Thanks Orange ! Hope to be catching some Reds, Trout, Jacks, Drum...actually anything that will bite. I will take your advise and fish the dusk on a falling tide next week.


----------



## Jighead (Dec 1, 2002)

Welcome aboard Piker,

Like Orange said, moving water is definately important. Early in the morning or at dusk are the best times from shore/pier. I seem to have best luck on incoming tides but have had success on outgoing. Slack tide can be dead! Also certain species become more active depending on incoming or outgoing tides. You can still catch at highnoon but tends to be slow. Hope this helps.

Tight lines,

Jighead


----------



## piker (Mar 14, 2003)

Thanks Jighead ! I will be fishing close to your part of the world at the Sanibel Pier and Naples Pier. Tides next week are falling from mid afternoon till dusk. Any other suggestions ?

I'm just a Piker

Piker


----------



## Jighead (Dec 1, 2002)

Tides are looking good all next week plus were coming up on a full moon. Should be pretty good. Haven't fished Naples yet but on Sanibel we used one of three rigs.

For light tackle we ran main line to swivel and a 18" to 24" leader followed by hook. For leader material we commonly use FLUOROCARBON although you can use regular line. Some fish are leader shy so using FLUORO may increase your catches. On the leader near the swivel place one or two split shots. The idea is to put just enough to take it to the bottom so you may have to adjust(one or two).

For medium tackle we use either a bottom rig or my favorite...the fish finder rig. The fish finder rig is the same as above except you use a egg/bank/pyramid sinker on the main line. This weight will be place before the swivel and will be free to slid up and down the line. To keep from tangling in sea grass and rocks I use egg sinkers but see a lot of others using pyramids. Kind of your own preference there.

Have used a lot of different ways to hook shrimp but latest shown to me was to hook just under the horn.
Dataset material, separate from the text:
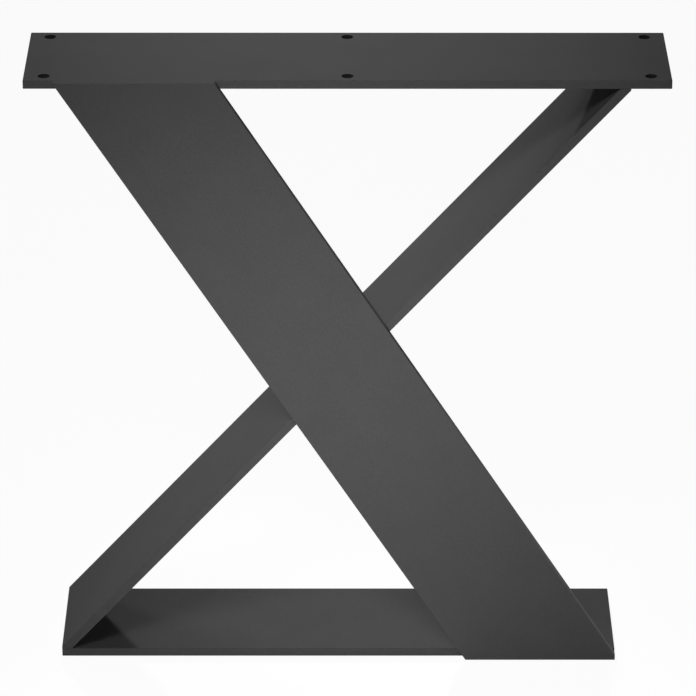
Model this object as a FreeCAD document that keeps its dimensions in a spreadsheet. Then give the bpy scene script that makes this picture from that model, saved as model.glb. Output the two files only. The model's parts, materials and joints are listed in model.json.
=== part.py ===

As you look at the front of the shrimp you'll see a spike pointing forward. Just a little way behind the horn you'll see a grey matter. Don't go through the grey matter or it will quickly die. Hooking toward the top near the base of the horn will leave your hook point near the tip of the horn. As explained to me, the fish expect a point here, alas they won't be spooked. First little hits might be on the tail so you need to let them take it before setting the hook.

Hope this helps and keep us posted

Jighead


----------



## piker (Mar 14, 2003)

Thanks for the info Jighead ! If everything goes well, should be at the sanibel pier Tuesday or Wednesday night.

Piker


----------